In a typical installation, the GWR transmitter is mounted on top of a chamber that is external to
the boiler, with a probe extending from the GWR to the full depth of the chamber. A low energy
microwave pulse is sent down the probe, and when it reaches the liquid surface, a reflection is
sent back up to the transmitter. The transmitter measures the time taken for the pulse to reach
the liquid surface and be reflected back, and an on-board microprocessor calculates the liquid
level. In this way, the boiler drum level is measured directly, with no liquid density correction
required.
To meet the BPVC requirements for local indication and redundancy in boiler drum level
applications, we recommend a combination of a magnetic level gauge and a Guided Wave Radar
transmitter installed in an adjacent chamber. When redundant drum level measurements are
required or desired, a DP level measurement can be used in addition to the guided wave radar.
Together these devices provide a low-maintenance solution that provides easy-to-read local
indication for operators and a high degree of accuracy for control of boiler drum level.

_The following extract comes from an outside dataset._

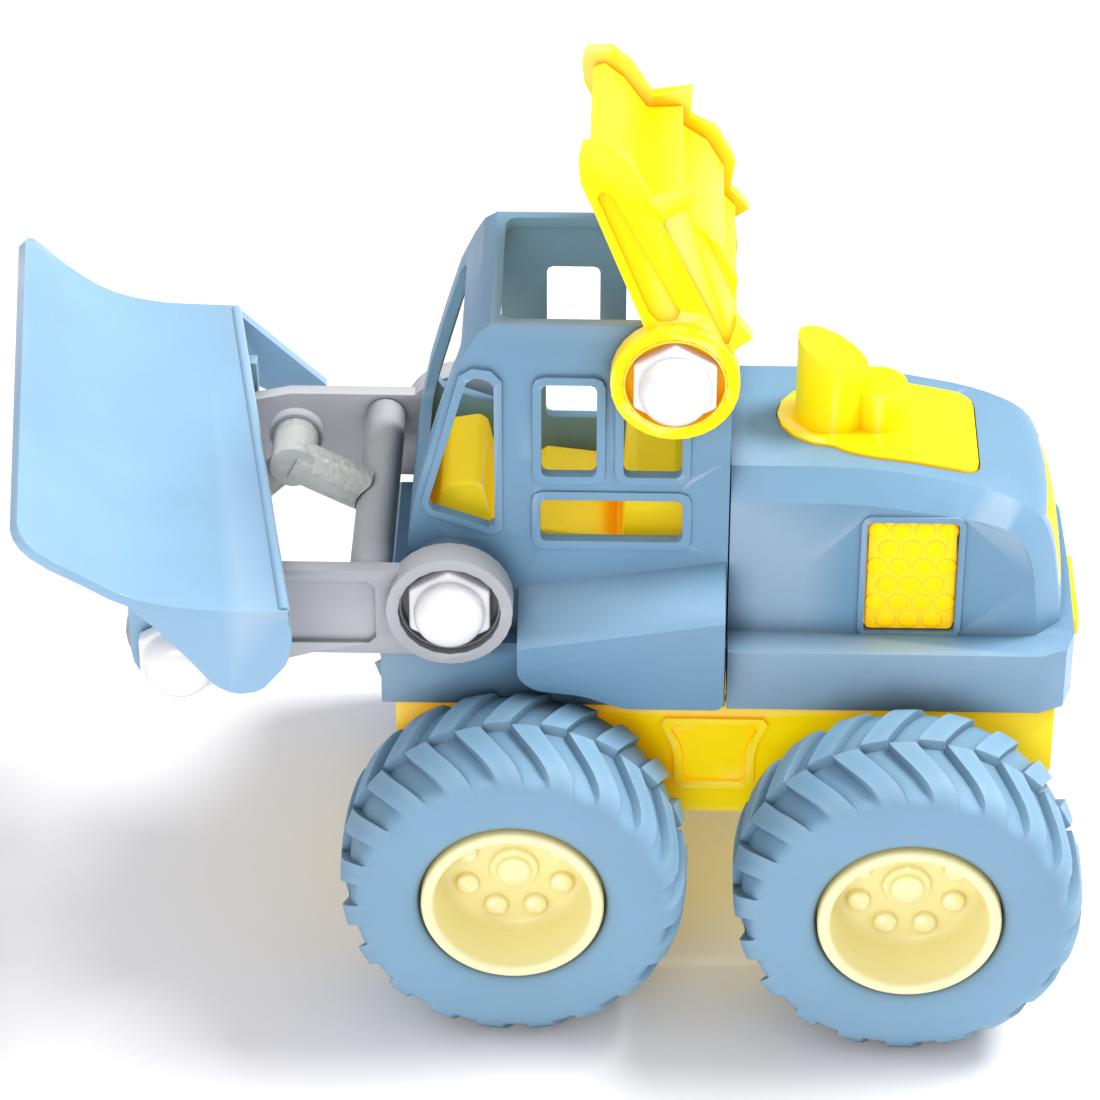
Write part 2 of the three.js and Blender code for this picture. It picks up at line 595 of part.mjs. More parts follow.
// ---- loader frame -------------------------------------------------------------------------
function loaderArm(s) {
  const shape = new THREE.Shape();
  shape.moveTo(LIFT.x, ARM_TOP_Z);
  shape.lineTo(46, ARM_TOP_Z);
  shape.lineTo(TIP.x, TIP.z + 11);
  shape.absarc(TIP.x, TIP.z, 11, Math.PI / 2, -Math.PI / 2, true);
  shape.lineTo(48, ARM_BOTTOM_Z - 3);
  shape.lineTo(38, ARM_BOTTOM_Z);
  shape.lineTo(LIFT.x, ARM_BOTTOM_Z);
  let arm = alongY(shape, ...span(s, ARM_IN_Y, ARM_OUT_Y), 6);
  arm = arm.add(rodY(LIFT, ...span(s, ARM_IN_Y, 34.4), RING_R, 28));
  arm = arm.add(rodY(TIP, ...span(s, ARM_IN_Y, LUG_IN_Y - GAP), 7, 20));
  const web = roundedPolygon([
    [26, ARM_TOP_Z - 2.4], [45, ARM_TOP_Z - 2.4], [50, 86], [50, 76], [40, ARM_BOTTOM_Z + 2.4],
    [26, ARM_BOTTOM_Z + 2.4],
  ], 1.4);
  arm = arm.subtract(alongY(web, ...span(s, ARM_OUT_Y - 1.1, ARM_OUT_Y + 3), 1));
  arm = arm.subtract(rodY(LIFT, ...span(s, ARM_IN_Y + 1.9, 40), CUP_R, 20));
  arm = arm.subtract(rodY(LIFT, ...span(s, 20, 40), SHANK_HOLE_R, 10));
  return arm.subtract(rodY(TIP, ...span(s, 20, 40), SHANK_HOLE_R, 10));
}

function crossTube() {
  const end = ARM_IN_Y - GAP;
  return rodY(CROSS_TUBE, -end, end, CROSS_TUBE.r, 16);
}

function frontTube() {
  const end = ARM_IN_Y - GAP;
  const tube = rodY(TIP, -end, end, FRONT_TUBE_R, 16);
  return without(
    tube,
    rodY(TIP, end - 9, end + 1, SHANK_HOLE_R, 10),
    rodY(TIP, -end - 1, -end + 9, SHANK_HOLE_R, 10),
  );
}

// The moulded lift linkage: two legs that meet at a cross boss on the centre line.
function liftLink() {
  const away = (from, to, skip) => {
    const length = Math.hypot(to.x - from.x, to.z - from.z);
    return [from.x + (to.x - from.x) * skip / length, 0, from.z + (to.z - from.z) * skip / length];
  };
  const node = [LINK_NODE.x, 0, LINK_NODE.z];
  const rearLeg = rod(node, away(CROSS_TUBE, LINK_NODE, CROSS_TUBE.r - 1), 4.2, 14);
  const frontLeg = rod(node, away(TIP, LINK_NODE, 4.2), 3, 12);
  const boss = rodY(LINK_NODE, LINK_NODE.yMin, LINK_NODE.yMax, LINK_NODE.r, 16);
  return without(
    joined(boss, rearLeg, frontLeg),
    rodY(LINK_NODE, LINK_NODE.yMin - 1, LINK_NODE.yMin + 6, 2.6, 12),
    rodY(CROSS_TUBE, -10, 10, CROSS_TUBE.r + GAP, 16),
    rodY(TIP, -10, 10, FRONT_TUBE_R + GAP, 16),
  );
}

// ---- front bucket -------------------------------------------------------------------------
// The blade curls from the lip to the rear rim; its left end stands further back than its right.
const BLADE_RIGHT = [[99.4, 115.2], [92.2, 107.8], [84, 101.8], [75, 99.2], [66.4, 98.6], [57.8, 98.4]];
const BLADE_LEFT = [[88.6, 113.4], [84, 109], [77, 104.8], [68.4, 100], [56, 97.8], [40.4, 97.6]];

const BLADE_STEPS = 12;
const LIP_CORNER_R = 4;
const LIP_STATIONS = [0, 0.4, 1.6, 4, 36]; // distances from each end at which the blade is drawn

function bucketBlade() {
  const curveOf = (points) => new THREE.SplineCurve(points.map(([x, z]) => new THREE.Vector2(x, z)));
  const right = curveOf(BLADE_RIGHT);
  const left = curveOf(BLADE_LEFT);
  const stations = [
    ...LIP_STATIONS.map((d) => [d, d - BLADE_HALF_W]),
    ...LIP_STATIONS.map((d) => [d, BLADE_HALF_W - d]).reverse(),
  ];
  const rings = [];
  for (const [fromEnd, y] of stations) {
    const t = (y / BLADE_HALF_W + 1) / 2;
    const inCorner = Math.max(LIP_CORNER_R - fromEnd, 0);
    const trim = (LIP_CORNER_R - Math.sqrt(LIP_CORNER_R ** 2 - inCorner ** 2)) / right.getLength();
    const line = [];
    for (let i = 0; i <= BLADE_STEPS; i++) {
      const u = trim + (1 - trim) * i / BLADE_STEPS;
      line.push(right.getPointAt(u).lerp(left.getPointAt(u), t));
    }
    const under = line.map((p, i) => {
      const ahead = line[Math.max(i - 1, 0)];
      const behind = line[Math.min(i + 1, line.length - 1)];
      const along = ahead.clone().sub(behind).normalize();
      return new THREE.Vector2(p.x + along.y * BLADE_T, p.y - along.x * BLADE_T);
    });
    rings.push([...line, ...under.reverse()].map((p) => [p.x, y, p.y]));
  }
  return lofted(rings);
}

function bucketShell() {
  const lobe = [[46, 79.6], [50.8, 78.8], [54.6, 80.8], [59, 86.8], [64.6, 93.4], [69.5, 98.2]];
  const leftCheek = roundedPolygon([[66, 98.2], [41, 97], [39.8, 92], [40.8, 86], ...lobe], 1);
  const rightCheek = roundedPolygon([[66, 98], [58, 98], [39.8, 80.4], ...lobe], 1);
  let shell = joined(
    bucketBlade(),
    alongY(leftCheek, BLADE_HALF_W - 2.2, BLADE_HALF_W, 1),
    alongY(rightCheek, -BLADE_HALF_W, -BLADE_HALF_W + 2.2, 1),
  );
  for (const { s } of SIDES) {
    const lug = new THREE.Shape();
    lug.moveTo(53, 95.9);
    lug.lineTo(TIP.x - 9.4, TIP.z);
    lug.absarc(TIP.x, TIP.z, 9.4, Math.PI, 2 * Math.PI);
    lug.lineTo(TIP.x + 9.6, 97.4);
    lug.lineTo(60, 95.9);
    shell = shell.add(alongY(lug, ...span(s, LUG_IN_Y, LUG_OUT_Y), 5));
    shell = shell.subtract(rodY(TIP, ...span(s, 30, 45), SHANK_HOLE_R, 10));
  }
  return shell;
}

// ---- rear boom ----------------------------------------------------------------------------
// Side outline of the boom head, from the front of the beam round the elbow to the rear teeth.
const BOOM_OUTLINE = [
  [-23.6, 141.2], [-14.2, 163.6], [-11.7, 169], [-11.3, 173], [-12, 176], [-16.8, 176.2],
  [-20.6, 172.6], [-24.2, 166], [-31.8, 167.3], [-31.4, 161.4], [-36.4, 158.2], [-40, 151],
  [-39.2, 144.6], [-42.9, 139.9], [-39.3, 137.2],
];

// The side plates lean inward as they rise above the cab: y falls with height above the pivot.
function leanMatrix(s) {
  const shear = new THREE.Matrix4().makeShear(0, 0, 0, 0, 0, -s * BOOM_LEAN);
  return shear.setPosition(0, s * BOOM_LEAN * SWING.z, 0);
}

function boomArm(s) {
  const face = outline([...BOOM_OUTLINE, [SWING.x - 6, SWING.z], [SWING.x + 8, SWING.z]]);
  const inner = BOOM_RING_IN_Y + 0.4;
  const outer = inner + 2.8;
  const panel = roundedPolygon([
    [-14.2, 167.6], [-17, 167.6], [-30.4, 144], [-27, 142.4], [-24.6, 143.6],
  ], 1.2);
  const ramChannel = roundedPolygon([
    [-26, 162.4], [-31.2, 164.6], [-34.4, 160], [-39.6, 147.6], [-39.9, 143], [-38.4, 138],
  ], 0.8);
  const lean = leanMatrix(s);
  const plate = alongY(face, ...span(s, inner, outer), 2, lean);
  const pressed = without(
    plate,
    alongY(panel, ...span(s, outer - 0.8, outer + 3), 1, lean),
    alongY(ramChannel, ...span(s, outer - 0.7, outer + 3), 1, lean),
  );
  const arm = pressed.add(rodY(SWING, ...span(s, BOOM_RING_IN_Y, BOOM_RING_OUT_Y), RING_R, 28));
  return without(
    arm,
    rodY(SWING, ...span(s, BOOM_RING_IN_Y + 1.6, 40), CUP_R, 20),
    rodY(SWING, ...span(s, 10, 40), SHANK_HOLE_R, 10),
  );
}

// The cross shell between the side plates: the back of the folded scoop, with a toothed edge.
function boomScoop() {
  const rear = [
    [-15.4, 174], [-19, 170.8], [-23.4, 164], [-30, 164.4], [-30, 160], [-34.6, 156.6], [-37.8, 150.6],
    [-37.4, 144.6], [-40.4, 140.9],
  ];
  const inner = rear.map(([x, z]) => [x + 2.4, z - 0.9]).reverse();
  const slab = alongY(outline([...rear, ...inner]), -24, 24);
  const inside = (z) => BOOM_RING_IN_Y + 0.4 - GAP - BOOM_LEAN * (z - SWING.z);
  const keep = alongX(outline([
    [-inside(138), 138], [inside(138), 138], [inside(178), 178], [-inside(178), 178],
  ]), -60, 0);
  return slab.intersect(keep);
}

// ---- assembly -----------------------------------------------------------------------------
place('chassis_tub', chassisTub(), brightYellow);
for (const screw of SCREWS) place(`chassis_screw_${screw.name}`, chassisScrew(screw), steel);
place('cab_shell', cabShell(), bodyBlue);
place('hood_shell', hoodShell(), bodyBlue);
place('floor_pan', floorPan(), brightYellow);
place('control_console', controlConsole(), brightYellow);
place('driver_seat', driverSeat(), brightYellow);
place('hood_insert', hoodInsert(), brightYellow);
place('rear_grille', rearGrille(), brightYellow);
place('rear_bumper', rearBumper(), brightYellow);
place('loader_cross_tube', crossTube(), frameGrey);
place('loader_front_tube', frontTube(), frameGrey);
place('loader_lift_link', liftLink(), frameGrey);
place('bucket_shell', bucketShell(), bucketBlue);
place('boom_scoop', boomScoop(), brightYellow);

for (const { side, s } of SIDES) {
  place(`side_vent_${side}`, sideVent(s), brightYellow);
  place(`loader_arm_${side}`, loaderArm(s), frameGrey);
  place(`boom_arm_${side}`, boomArm(s), brightYellow);
  place(`loader_bolt_${side}`, bolt(LIFT, s, ARM_IN_Y + 1.9 + GAP, 16), boltWhite);
  place(`bucket_bolt_${side}`, bolt(TIP, s, LUG_OUT_Y + GAP, 21), boltWhite);
  place(`boom_bolt_${side}`, bolt(SWING, s, BOOM_RING_IN_Y + 1.6 + GAP, 16.5), boltWhite);
}

for (const { end, x, tyreY } of AXLES) {
  place(`${end}_axle`, rodY({ x, z: TYRE_R }, -tyreY + 1, tyreY - 1, AXLE_R, 12), steel);
  for (const { side, s } of SIDES) {
    place(`tyre_${end}_${side}`, tyre(x, s * tyreY, s), tyreBlue);
    place(`rim_${end}_${side}`, rim(x, s * tyreY, s), rimCream);
  }
}

// The origin is the middle of the overall footprint, on the ground.
model.position.x = -new THREE.Box3().setFromObject(model).getCenter(new THREE.Vector3()).x;

export default model;
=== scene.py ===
"""Looks of the toy backhoe loader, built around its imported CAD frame.

Metres, as the frame is: +X is forward, +Y is the vehicle's left, +Z is up, and the ground is z = 0.
Small sizes are written in millimetres and multiplied by MM. Every place comes from a CAD node's box.
"""
import json
import math

import bmesh
import bpy
from mathutils import Matrix, Vector


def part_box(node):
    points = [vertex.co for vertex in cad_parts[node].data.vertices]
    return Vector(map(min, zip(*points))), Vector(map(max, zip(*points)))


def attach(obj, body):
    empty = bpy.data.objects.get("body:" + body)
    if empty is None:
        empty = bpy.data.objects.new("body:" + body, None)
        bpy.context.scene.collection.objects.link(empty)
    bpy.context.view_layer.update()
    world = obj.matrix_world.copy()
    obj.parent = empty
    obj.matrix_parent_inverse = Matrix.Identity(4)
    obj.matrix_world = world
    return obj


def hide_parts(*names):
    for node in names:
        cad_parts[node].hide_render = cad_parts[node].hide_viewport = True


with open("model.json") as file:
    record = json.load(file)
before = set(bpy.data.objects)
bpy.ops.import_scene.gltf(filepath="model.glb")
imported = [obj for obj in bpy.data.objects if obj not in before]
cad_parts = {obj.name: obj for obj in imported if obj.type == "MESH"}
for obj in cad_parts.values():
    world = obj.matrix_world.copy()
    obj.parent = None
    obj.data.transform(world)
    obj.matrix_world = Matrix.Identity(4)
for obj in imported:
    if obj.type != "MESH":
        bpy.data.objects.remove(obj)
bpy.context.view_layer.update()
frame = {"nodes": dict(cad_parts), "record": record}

MM = 0.001
SIDES = (("left", 1), ("right", -1))
BODY_OF = {
    node: body
    for body, members in frame["record"]["behaviour"]["bodies"].items()
    for node in members
}


def centre(node):
    low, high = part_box(node)
    return (low + high) / 2


# ---- materials ------------------------------------------------------------------------------


def ramp(nodes, stops):
    """A colour ramp through (position, colour) pairs."""
    node = nodes.new("ShaderNodeValToRGB")
    first, last = node.color_ramp.elements
    first.position, first.color = stops[0][0], (*stops[0][1], 1)
    last.position, last.color = stops[-1][0], (*stops[-1][1], 1)
    for position, colour in stops[1:-1]:
        node.color_ramp.elements.new(position).color = (*colour, 1)
    return node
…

A major paper mill in the United States was experiencing lost production and increased utility
costs due to boiler trips during routine start-ups. Boiler trips were caused by an error in the
boiler level reading of a DP transmitter installed with impulse lines. The DP level transmitter is
calibrated for full boiler operating pressure and temperature. However, during start-up when
the boiler was cold, water and steam density differences in the impulse lines were causing an
error in the DP level reading. The solution was to supplement the DP measurement with a
Rosemount 5301 Guided Wave Radar with Dynamic vapor Compensation. With more accurate
level readings during all process conditions from start-up to full output, boiler trips during
start-up are minimized. This paper mill now enjoys increased boiler efficiency, minimized
unplanned process shutdowns and increased production.